International conventions ratified by the Republic of Slovenia, in particular the Convention on the Recognition of Qualifications concerning Higher Education in the European Region (Lisbon 1997), and the Bologna process creating a single European higher education area, based on the Bologna Declaration which is signed by the Ministers of Education from 29 countries, including Slovenia, on 19 June 2003, form a new and more efficient basis for international academic cooperation processes and exchanges and thus also for the recognition of education.

The establishment of an efficient and transparent recognition system for a quick and efficient exercise of individual rights arising from certificates and diplomas is facilitated by unified and openly designed criteria and frameworks, making it possible to take into account individual legal interests and enable the holders of certificates and diplomas to exercise their individual rights arising from such certificates and diplomas at the national and international level. This in particular concerns two fundamental rights resulting from education: the right to continue education at a higher or the same level as proven by the certificate or diploma and the right to enter the labor market.

The subject of recognition under this Act is education forming part of the education system of a particular country or several countries and leading to some level of education or its part.

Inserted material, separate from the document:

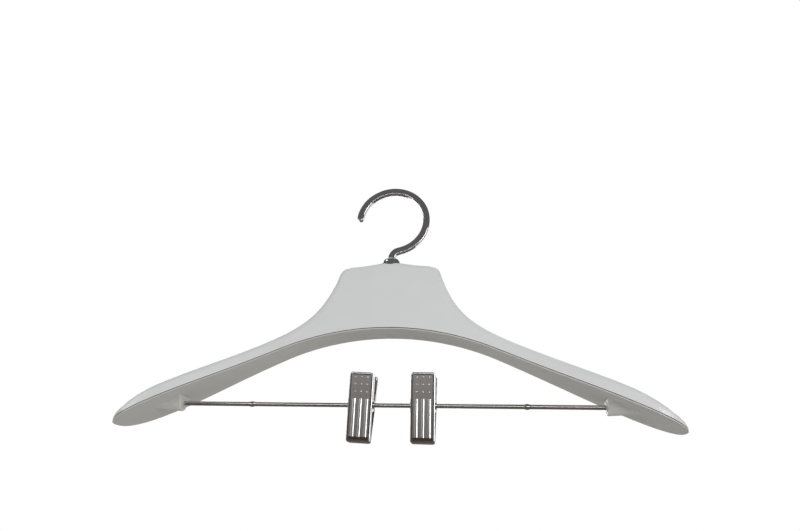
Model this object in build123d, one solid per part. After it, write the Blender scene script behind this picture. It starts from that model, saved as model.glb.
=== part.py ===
from build123d import *
import os
from math import ceil, cos, exp, log, pi, radians, sin, sqrt, tan

# Wide-shouldered suit and trouser hanger with a swivel hook, a trouser bar and two sprung clips.
# Millimetres. The origin is the centre of the hook's eye, X runs along the shoulders,
# the front faces -Y and +Z is up.

# Hook
hook_inner_radius = 26.8
hook_band = 5.8
hook_depth = 4.6
hook_edge_radius = 0.9
hook_tip_angle = 173.0
hook_lower_angle = 78.0
shank_radius = 2.6
shank_length = 21.4
shoulder_gap = 0.15

# Collar, bush and the parts that hold the hook from below
collar_radius = 7.3
collar_height = 4.1
collar_rim_height = 1.1
collar_top_radius = 4.0
running_clearance = 0.08
press_clearance = 0.02
bush_radius = 4.4
bush_flange_radius = 5.6
bush_flange_height = 0.9
bush_length = 13.0
washer_radius = 5.4
washer_thickness = 0.8
ring_thickness = 0.8
ring_radius = 4.3
ring_mouth_angle = 70.0
groove_depth = 0.6
groove_play = 0.05
axial_play = 0.15

# Body outline, seen from the front
half_width = 221.0
arm_angle = 23.6
arm_height = 12.5
low_crown_z = -103.4
low_radius = 222.0
roof_angle = 8.8
roof_round = 4.0
neck_corner_x = 42.3
neck_corner_radius = 8.0
flank_angle = 73.0
nose_length = 41.0
nose_tip_height = 4.2
nose_power = 1.7

# Body depth, front to back
neck_half_depth = 14.5
shoulder_half_depth = 25.3
shoulder_power = 2.6
swell_start_x = 50.0
swell_power = 1.6
neck_draft = 0.097
arm_draft = 0.06
edge_round = 5.2
crown_share = 0.1

# Shell, cover and seam
wall = 2.2
cover_sheet = 1.8
lip_height = 0.8
seam_gap = 0.6
tongue_height = 1.8
tongue_wall = 1.5
tongue_clearance = 0.15
tongue_bite = 0.5
rib_thickness = 1.6
rib_step = 34.0
rib_count = 5
seat_height = 0.9
seat_radius = 7.6
seat_foot_radius = 8.3
neck_boss_radius = 7.4

# Trouser bar and its bosses
bar_radius = 1.75
bar_chamfer = 0.45
bar_drop = 5.4
boss_inset = 54.0
boss_length = 31.0
boss_waist_share = 0.42
boss_radius = 6.2
boss_waist_radius = 5.5
boss_end_radius = 4.6
flare_half_width = 12.5
flare_waist_half_width = 10.0
flare_end_half_width = 8.0
flare_bend_share = 0.75
boss_edge_round = 0.7
socket_depth = 11.0
socket_rim_radius = 3.6
socket_rim_height = 0.6
stop_inset = 58.3
stop_length = 4.4
stop_height = 4.6
stop_depth = 2.7

# Clips
clip_names = ["left", "right"]
clip_x = [-18.9, 29.8]
clip_tilt = [2.6, 0.7]
plate_width = 19.0
tail_length = 25.4
jaw_length = 27.8
plate_lean = 10.5
pivot_depth = 8.55
plate_sheet = 1.15
side_sheet = 0.8
plate_corner_radius = 2.2
plate_edge_radius = 1.0
tail_flange = 6.0
jaw_flange = 2.8
flange_end_v = 6.6
flange_root_v = 3.4
rim_width = 1.9
panel_recess = 0.45
panel_corner_radius = 1.0
rib_pitch = 5.0
rib_ridge_radius = 1.7
rib_ridge_height = 0.55
rib_top_v = 5.1
dot_inset = 3.7
dot_pitch = 4.7
dot_row_pitch = 5.65
dot_row_count = 3
dot_radius = 1.0
dot_height = 0.35
step_height = 2.5
step_recess = 0.75
ear_radius = 4.2
ear_root = 5.2
ear_gap = 0.25
sleeve_radius = 2.45
sleeve_flange_radius = 3.3
sleeve_flange = 0.5
sleeve_gap = 0.3
pad_half_width = 6.8
pad_inset = 1.4
pad_height = 10.8
pad_face_gap = 0.3
pad_groove_depth = 0.5
pad_groove_width = 0.9
pad_groove_count = 4
pad_seat_gap = 0.02

# Torsion springs
wire_radius = 0.45
coil_radius = 3.3
coil_turns = 4
coil_pitch = 1.45
leg_length = 13.6
leg_lean = 24.0
gap_samples = 400

# One overrun for every cut
over = 5.0

# Formulas of the front outline
slope = tan(radians(arm_angle))
low_tangent_x = low_radius * sin(radians(arm_angle))
nose_start_x = half_width - nose_length
collar_top_z = -(hook_inner_radius + hook_band / 2) * sin(radians(hook_lower_angle)) / (
    1 - cos(radians(hook_lower_angle)))
collar_top_z -= shoulder_gap
collar_foot_z = collar_top_z - collar_height
neck_peak_z = collar_foot_z - seat_height
bush_low_z = collar_foot_z - bush_length


def low_z(x):
    """Height of the lower edge of the body at x."""
    x = abs(x)
    if x <= low_tangent_x:
        return low_crown_z - low_radius + sqrt(low_radius**2 - x**2)
    start = low_crown_z - low_radius * (1 - cos(radians(arm_angle)))
    return start - (x - low_tangent_x) * slope


def roof_z(x):
    """Height of the neck's shallow roof, rounded at its peak."""
    return neck_peak_z - tan(radians(roof_angle)) * (sqrt(x**2 + roof_round**2) - roof_round)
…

Every higher education institution that accepts foreign students has an International Relations Office or a person in charge of dealing with international relations. It is recommended to establish contacts with this office before the enrolment in order to get detailed information on application procedures and other necessary data.

Knowledge of Slovene is not necessary for all postgraduate courses, though is desirable and highly recommended. The Centre for Slovene as a Second or Foreign Language runs beginners courses in numerous Slovenian towns.